Tramlines 2017: The Big Moon interview
A winning marriage of vibrant garage guitars with wry word-play, The Big Moon are bringing their ramshackle indie rock to the Devonshire Green stage at Tramlines. Their debut EP dropped to much acclaim back in April this year, and we caught lead singer Juliette Jackson bursting with enthusiasm about the band’s return to the Steel City.
I’ve heard that you met via friends of friends when you were looking to start a band. Did you immediately settle in together, or did it take you a while to find your feet?
We set off immediately, I think. I really wanted to start a band, and I was talking to and messaging everyone I knew. I met Fern [drums] first, then we looked around and found the other people. There were a few others, who came and went, but that didn’t work out for whatever reason. When we all finally got together, it just clicked. I’d already written a bunch of songs, so we kind of skipped the jamming stage. We knew what kind of band we wanted to be and worked it out from there. It happened really quickly.
You’re returning to Tramlines again this year. Stoked to be back?
I love Tramlines, I love Sheffield. We’ve always had really good shows there. People are always up for a good time and there are loads of small venues and passionate music lovers. One of the first shows we did outside of London was in Sheffield, supporting Peace at Queens Social Club. I particularly love it there; it reminds of me of youth clubs – but in a good way! All that tinsel on the stage is legendary.
You recorded your first album, Love in the 4th Dimension, earlier this year in just 12 days. Sounds pretty hectic – what was that experience like?
That’s true. It was one of the most intense experiences of my life. I was reading an article recently about groups of guys who get obsessed with video games and have to go to rehab; they forget to eat and sleep because they’re playing Legend of Zelda all the time. I’m not saying it was like addiction, but there was this strange feeling when you do the same thing all day long; it becomes like another world. I live about an hour and a half away from the studio, so all I did for those two weeks was travel to the studio and stay there all day. It was intense, but we had a good time. There was lots of time to experiment with adding stupid sounds and taking them out again.
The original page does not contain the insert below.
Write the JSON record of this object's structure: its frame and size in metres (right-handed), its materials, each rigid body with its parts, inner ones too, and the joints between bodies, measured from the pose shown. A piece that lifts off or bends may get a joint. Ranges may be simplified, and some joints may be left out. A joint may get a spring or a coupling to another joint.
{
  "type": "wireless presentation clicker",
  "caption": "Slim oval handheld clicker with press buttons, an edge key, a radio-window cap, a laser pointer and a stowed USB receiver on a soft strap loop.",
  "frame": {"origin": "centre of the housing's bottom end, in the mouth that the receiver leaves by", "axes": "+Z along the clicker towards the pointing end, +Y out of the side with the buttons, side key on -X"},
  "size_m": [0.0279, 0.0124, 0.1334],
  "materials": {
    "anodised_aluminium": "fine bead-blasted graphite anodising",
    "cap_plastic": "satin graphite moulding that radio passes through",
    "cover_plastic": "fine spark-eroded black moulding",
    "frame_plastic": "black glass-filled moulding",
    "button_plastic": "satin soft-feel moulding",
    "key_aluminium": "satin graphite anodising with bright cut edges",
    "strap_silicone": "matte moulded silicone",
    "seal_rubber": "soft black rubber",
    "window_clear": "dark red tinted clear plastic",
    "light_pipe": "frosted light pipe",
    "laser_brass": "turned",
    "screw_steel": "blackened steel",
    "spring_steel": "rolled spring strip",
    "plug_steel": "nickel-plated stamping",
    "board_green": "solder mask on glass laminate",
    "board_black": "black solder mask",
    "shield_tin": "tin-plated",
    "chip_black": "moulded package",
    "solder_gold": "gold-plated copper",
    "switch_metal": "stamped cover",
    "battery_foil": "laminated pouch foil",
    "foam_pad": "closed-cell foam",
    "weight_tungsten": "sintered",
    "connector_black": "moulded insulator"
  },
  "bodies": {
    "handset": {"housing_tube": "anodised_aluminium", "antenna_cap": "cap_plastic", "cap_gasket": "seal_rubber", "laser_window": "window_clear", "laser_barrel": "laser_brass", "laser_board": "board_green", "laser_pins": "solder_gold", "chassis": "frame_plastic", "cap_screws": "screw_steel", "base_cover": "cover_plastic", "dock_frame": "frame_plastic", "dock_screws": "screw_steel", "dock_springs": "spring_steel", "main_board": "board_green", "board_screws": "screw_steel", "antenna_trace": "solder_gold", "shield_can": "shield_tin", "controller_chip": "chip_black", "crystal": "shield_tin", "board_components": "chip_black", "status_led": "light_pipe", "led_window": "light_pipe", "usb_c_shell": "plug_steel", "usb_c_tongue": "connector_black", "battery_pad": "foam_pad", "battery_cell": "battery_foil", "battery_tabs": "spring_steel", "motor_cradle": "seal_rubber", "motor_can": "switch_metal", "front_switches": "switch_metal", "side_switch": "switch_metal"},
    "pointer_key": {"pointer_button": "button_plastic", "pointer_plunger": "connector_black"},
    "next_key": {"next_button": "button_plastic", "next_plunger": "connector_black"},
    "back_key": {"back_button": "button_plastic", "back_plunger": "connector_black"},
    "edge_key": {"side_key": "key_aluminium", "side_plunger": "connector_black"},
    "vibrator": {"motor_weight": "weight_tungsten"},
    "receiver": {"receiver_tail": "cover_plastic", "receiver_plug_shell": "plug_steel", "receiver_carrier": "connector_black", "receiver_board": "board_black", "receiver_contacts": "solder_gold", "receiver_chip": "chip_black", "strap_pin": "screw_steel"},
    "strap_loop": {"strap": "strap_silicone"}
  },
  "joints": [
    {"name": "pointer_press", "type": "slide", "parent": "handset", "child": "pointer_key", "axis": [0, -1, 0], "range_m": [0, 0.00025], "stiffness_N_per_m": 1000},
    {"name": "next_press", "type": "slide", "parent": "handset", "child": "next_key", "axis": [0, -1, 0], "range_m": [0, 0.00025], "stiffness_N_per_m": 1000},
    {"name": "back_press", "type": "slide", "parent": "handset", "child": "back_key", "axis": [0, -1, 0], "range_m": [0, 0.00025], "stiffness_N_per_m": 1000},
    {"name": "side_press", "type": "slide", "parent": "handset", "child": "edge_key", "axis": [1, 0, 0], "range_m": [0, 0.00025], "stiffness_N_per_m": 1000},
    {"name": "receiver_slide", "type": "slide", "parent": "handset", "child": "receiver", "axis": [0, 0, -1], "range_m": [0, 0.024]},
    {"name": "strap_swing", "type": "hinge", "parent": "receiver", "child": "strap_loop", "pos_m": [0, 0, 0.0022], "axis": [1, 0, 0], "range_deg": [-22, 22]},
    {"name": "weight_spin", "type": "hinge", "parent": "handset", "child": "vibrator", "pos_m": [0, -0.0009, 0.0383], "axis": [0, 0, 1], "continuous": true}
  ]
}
Where does the title come from?
The title is about being really, really in love, so much that you don’t feel like you’re in three dimensions anymore – it’s as if you’re in another plane. It’s also about the idea of an album as an escape; you can shut the door and feel like you’re in another world.
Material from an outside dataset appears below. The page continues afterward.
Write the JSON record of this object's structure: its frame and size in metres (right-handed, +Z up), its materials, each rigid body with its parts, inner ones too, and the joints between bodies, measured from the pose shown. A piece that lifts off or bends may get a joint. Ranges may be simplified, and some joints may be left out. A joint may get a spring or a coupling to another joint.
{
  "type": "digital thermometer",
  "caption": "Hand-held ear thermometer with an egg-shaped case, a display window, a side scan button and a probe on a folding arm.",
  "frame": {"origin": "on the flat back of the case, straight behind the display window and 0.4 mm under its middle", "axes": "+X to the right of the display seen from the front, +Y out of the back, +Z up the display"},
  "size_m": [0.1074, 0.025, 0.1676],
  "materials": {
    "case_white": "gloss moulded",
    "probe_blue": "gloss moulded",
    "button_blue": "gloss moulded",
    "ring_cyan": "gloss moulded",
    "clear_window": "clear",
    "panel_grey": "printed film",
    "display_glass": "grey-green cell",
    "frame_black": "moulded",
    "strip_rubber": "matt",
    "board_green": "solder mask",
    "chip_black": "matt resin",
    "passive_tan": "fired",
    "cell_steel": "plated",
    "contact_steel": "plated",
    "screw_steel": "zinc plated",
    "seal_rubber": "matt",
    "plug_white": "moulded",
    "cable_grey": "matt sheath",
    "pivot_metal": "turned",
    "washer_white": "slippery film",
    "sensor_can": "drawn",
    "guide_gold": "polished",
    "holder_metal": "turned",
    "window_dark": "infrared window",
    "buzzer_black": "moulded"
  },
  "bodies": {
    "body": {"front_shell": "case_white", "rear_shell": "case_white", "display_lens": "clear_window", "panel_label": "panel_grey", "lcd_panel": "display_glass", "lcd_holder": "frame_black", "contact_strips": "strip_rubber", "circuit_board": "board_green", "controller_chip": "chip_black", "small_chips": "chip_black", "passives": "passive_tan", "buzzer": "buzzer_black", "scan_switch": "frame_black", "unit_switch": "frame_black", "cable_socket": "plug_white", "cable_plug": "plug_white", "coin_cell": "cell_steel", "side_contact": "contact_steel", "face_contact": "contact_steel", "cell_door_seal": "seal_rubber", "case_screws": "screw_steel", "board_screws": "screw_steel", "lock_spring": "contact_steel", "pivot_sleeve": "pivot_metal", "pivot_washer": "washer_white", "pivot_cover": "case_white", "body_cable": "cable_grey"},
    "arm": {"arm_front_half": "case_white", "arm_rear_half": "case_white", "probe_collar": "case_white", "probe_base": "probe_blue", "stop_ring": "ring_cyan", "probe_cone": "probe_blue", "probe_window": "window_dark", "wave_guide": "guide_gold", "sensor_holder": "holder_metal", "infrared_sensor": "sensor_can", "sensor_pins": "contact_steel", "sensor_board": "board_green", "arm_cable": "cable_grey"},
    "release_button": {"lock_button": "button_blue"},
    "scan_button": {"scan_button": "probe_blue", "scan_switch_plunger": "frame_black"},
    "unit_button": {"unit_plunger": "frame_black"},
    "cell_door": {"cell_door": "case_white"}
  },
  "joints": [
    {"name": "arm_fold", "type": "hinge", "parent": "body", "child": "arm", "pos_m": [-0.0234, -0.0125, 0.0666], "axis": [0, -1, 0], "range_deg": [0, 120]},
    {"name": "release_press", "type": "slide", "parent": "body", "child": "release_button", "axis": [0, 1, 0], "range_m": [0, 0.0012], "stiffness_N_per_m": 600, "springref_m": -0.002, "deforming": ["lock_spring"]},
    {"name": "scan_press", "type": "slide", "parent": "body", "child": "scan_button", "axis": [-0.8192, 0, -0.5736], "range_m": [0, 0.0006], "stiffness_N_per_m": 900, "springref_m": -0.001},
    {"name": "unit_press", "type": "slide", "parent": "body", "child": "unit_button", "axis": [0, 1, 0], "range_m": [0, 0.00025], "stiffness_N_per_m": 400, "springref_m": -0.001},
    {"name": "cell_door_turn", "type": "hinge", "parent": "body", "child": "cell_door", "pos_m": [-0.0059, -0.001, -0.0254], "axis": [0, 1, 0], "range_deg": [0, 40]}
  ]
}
You’re often referred to as a ‘girl band’. Does this bother you?
Sometimes, it depends on who’s saying it. When we were on tour in Europe, we had an all-guy support band. The singer said to us that he hadn’t listened to our music, but he knew he wanted to play with us because he loves girl bands. I guess he thought he was being accepting and egalitarian, but we found it patronising and insulting. There are more female bands than there used to be, so I suppose the label is becoming more and more unnecessary.
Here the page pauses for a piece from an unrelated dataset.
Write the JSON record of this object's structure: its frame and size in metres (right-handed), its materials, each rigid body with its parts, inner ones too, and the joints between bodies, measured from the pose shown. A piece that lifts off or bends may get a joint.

Where does the title of your album, Love in the Fourth Dimension, come from?
The title is about being really, really in love, so much that you don’t feel like you’re in three dimensions anymore, and kind of in another plane. It’s also about the idea of an album as an escape, where you can just shut the door and feel like you’re in another world.
You’re known for your witty lyrics – how do you go about writing songs?
I have an on-going notebook, where I write down phrases that rhyme or that other people say. I try to imagine that I’m describing how I feel to another person. I like comparing the mundane with things that are otherworldly – like writing about the fourth dimension but also Rubicon. I like stupid things that rhyme; recently I was writing a song that rhymed ‘cabbage’ and ‘marriage’.
You’re based in London, and there’s a bit of an indie scene there at the moment. Do you think there’s an advantage to being in London for a band?
We all grew up in and around London, apart from Fern, who’s from Wales. It’s my local city – and I’ve never lived anywhere else, so I can’t compare – but I don’t think there’s a big advantage to being in London. Loads of cities in the UK have amazing music scenes, like Sheffield or Manchester. London can be a cruel city; it’s very expensive and competitive – everyone’s really driven and wants to, y’know, make it.
What’s next for The Big Moon?
We’ve got a US tour and a UK headline tour in October, our biggest ever. We’ve got a lot of festivals lined up for now; I love festivals, I’m still not bored of them. I’m writing more songs too, now the first album is done; I really want to get some more stuff out there. So yeah, writing and touring.
The Big Moon play Devonshire Green at Tramlines, Sunday 6pm.